Michigan's Spike Albrecht details 'surreal' experience as a Wolverine
ROSEMONT, Ill. -- Spike Albrecht and Caris LeVert stood in front of the private jet, grins spreading across their faces.
The Michigan men's basketball players were about to join the women's basketball players, traveling in style to Chicago for the Big Ten preseason basketball media day.
In just 2 1/2 years LeVert and Albrecht went from minor scholarship offers to the representatives of Michigan's program.
Whereas LeVert's spot makes sense as an All-Big Ten player, Albrecht is still the backup point guard, known mostly for his One Shining Moment in the 2013 national title game.
So his attention surprises him.
"It's definitely a lot different," he said at Thursday's media day. "I've always been a guy flying under the radar. I didn't expect to be coming to this, that's for sure. A private jet, hotel room. We had (Brazilian steakhouse) Fogo de Chao last night. Living the life of a king."
That king has quietly emerged as Michigan's vocal leader this summer, assuming the role as older players moved on.
Michigan has six freshmen and only one senior on one of the nation's youngest rosters, so Albrecht is one of the veteran voices even as a junior. It's certainly not his plan but a role he is accepting.
"It's amazing the confidence that he has shown since the day he walked in the door," coach John Beilein said. "Even when he came for his visit where he was what some people thought was an unlikely recruit, he was laughing about how unlikely people thought this was. And then every time he walks on the floor, he just -- he's got incredible confidence that 'I can play at this level,' and he's shown that so well. A pleasure to coach. He's become a really excellent team leader now. Really leaning on him to be the pulse of the team."
In two years, Albrecht has averaged eight minutes as a freshman and nearly 15 as a sophomore, neither season above 3.3 points per game.
But every time Michigan has needed him, he has been there.
Two years ago in the national title game with Trey Burke in foul trouble, Albrecht calmly made everyone forget the national player of the year with 17 first-half points.
Last year when Derrick Walton Jr. was sick against Iowa, Albrecht stepped in with seven points, seven assists and no turnovers. In another crucial spot, the middle of U-M's three-game sweep of top-10 teams, Michigan didn't miss a beat.
He's not perfect -- just this week he committed a turnover in practice and Beilein made him run the Crisler Center stairs. But with a 4.7 assist-to-turnover ratio, which would have been second nationally if he averaged enough assists, he's pretty close.
"When you turn the ball over, it's like the world ends, because he's not used to it," Albrecht said.

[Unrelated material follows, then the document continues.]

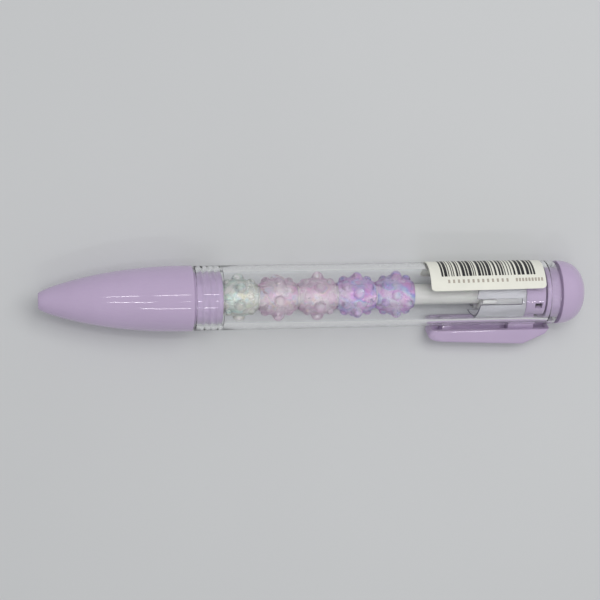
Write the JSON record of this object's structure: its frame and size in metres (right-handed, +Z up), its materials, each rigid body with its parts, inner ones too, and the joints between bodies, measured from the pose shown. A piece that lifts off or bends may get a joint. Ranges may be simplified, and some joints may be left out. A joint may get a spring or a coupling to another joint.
{
  "type": "retractable gel pen",
  "caption": "Retractable gel pen with an ogive grip nose, a clear barrel with bumpy beads on the refill, a sliding clip that clicks the tip out, and a domed end.",
  "frame": {"origin": "centre of the bounding box's base, on the surface that the pen lies on", "axes": "+X along the pen from the writing end to the domed end, +Z up, with the clip on the -Y side and turned down to the surface"},
  "size_m": [0.16, 0.0248, 0.0189],
  "materials": {
    "lavender_plastic": "moulded, satin gloss",
    "clear_plastic": "clear, polished",
    "sleeve_plastic": "clear, slightly frosted",
    "bead_clear": "clear acrylic with an iridescent coat",
    "bead_violet": "violet tinted acrylic with an iridescent coat",
    "cream_tube": "cream polypropylene",
    "white_plastic": "natural acetal",
    "ink": "black gel ink",
    "follower_grease": "clear amber grease",
    "steel": "bright drawn steel",
    "sticker_paper": "printed cream label paper"
  },
  "bodies": {
    "barrel_body": {"barrel": "clear_plastic", "end_plug": "lavender_plastic", "cam_sleeve": "sleeve_plastic", "barcode_sticker": "sticker_paper"},
    "nose": {"nose_cone": "lavender_plastic", "return_spring": "steel"},
    "clip_carriage": {"clip": "lavender_plastic", "thruster": "lavender_plastic"},
    "refill": {"refill_tube": "cream_tube", "gel_ink": "ink", "ink_follower": "follower_grease", "tip_holder": "white_plastic", "tip_cone": "steel", "cam_rotor": "white_plastic"},
    "ball": {"writing_ball": "steel"},
    "bead_body_1": {"bead_1": "bead_clear"},
    "bead_body_2": {"bead_2": "bead_clear"},
    "bead_body_3": {"bead_3": "bead_clear"},
    "bead_body_4": {"bead_4": "bead_violet"},
    "bead_body_5": {"bead_5": "bead_violet"}
  },
  "joints": [
    {"name": "nose_pull", "type": "slide", "parent": "barrel_body", "child": "nose", "axis": [-1, 0, 0], "range_m": [0, 0.03]},
    {"name": "clip_slide", "type": "slide", "parent": "barrel_body", "child": "clip_carriage", "axis": [-1, 0, 0], "range_m": [0, 0.006], "stiffness_N_per_m": 350},
    {"name": "refill_advance", "type": "slide", "parent": "barrel_body", "child": "refill", "axis": [-1, 0, 0], "range_m": [0, 0.006], "deforming": ["return_spring"]},
    {"name": "ball_roll", "type": "hinge", "parent": "refill", "child": "ball", "pos_m": [-0.0782, 0.00285, 0.00945], "axis": [0, 1, 0], "continuous": true},
    {"name": "bead_slide", "type": "slide", "parent": "barrel_body", "child": "bead_body_1", "axis": [1, 0, 0], "range_m": [0, 0.013]},
    {"name": "bead_2_spin", "type": "hinge", "parent": "bead_body_1", "child": "bead_body_2", "pos_m": [-0.01155, 0.00285, 0.00945], "axis": [1, 0, 0], "continuous": true},
    {"name": "bead_3_spin", "type": "hinge", "parent": "bead_body_1", "child": "bead_body_3", "pos_m": [-0.0001, 0.00285, 0.00945], "axis": [1, 0, 0], "continuous": true},
    {"name": "bead_4_spin", "type": "hinge", "parent": "bead_body_1", "child": "bead_body_4", "pos_m": [0.01135, 0.00285, 0.00945], "axis": [1, 0, 0], "continuous": true},
    {"name": "bead_5_spin", "type": "hinge", "parent": "bead_body_1", "child": "bead_body_5", "pos_m": [0.0228, 0.00285, 0.00945], "axis": [1, 0, 0], "continuous": true}
  ],
  "couplings": [
    {"joint": "refill_advance", "follows": "clip_slide", "ratio": 1},
    {"joint": "bead_3_spin", "follows": "bead_2_spin", "ratio": 1},
    {"joint": "bead_4_spin", "follows": "bead_2_spin", "ratio": 1},
    {"joint": "bead_5_spin", "follows": "bead_2_spin", "ratio": 1}
  ]
}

The best part of Albrecht is he knows his role and embraces it.
That's why he never considered transferring after the national title game, knowing Michigan gave him a chance and was still giving him an education.
And why he was glad to relieve Burke and now support Walton, even as they may play more together this year, as Beilein indicated this week.
"Four years ago, I didn't even know if I was going to play college basketball," said Albrecht, who was at Northfield Mount Hermon (Mass.) School and still months away from his only real pre-Michigan offer of Appalachian State. "Now, I'm sitting here, having won a Big Ten championship and went to a final.
"Things like that, it's almost surreal."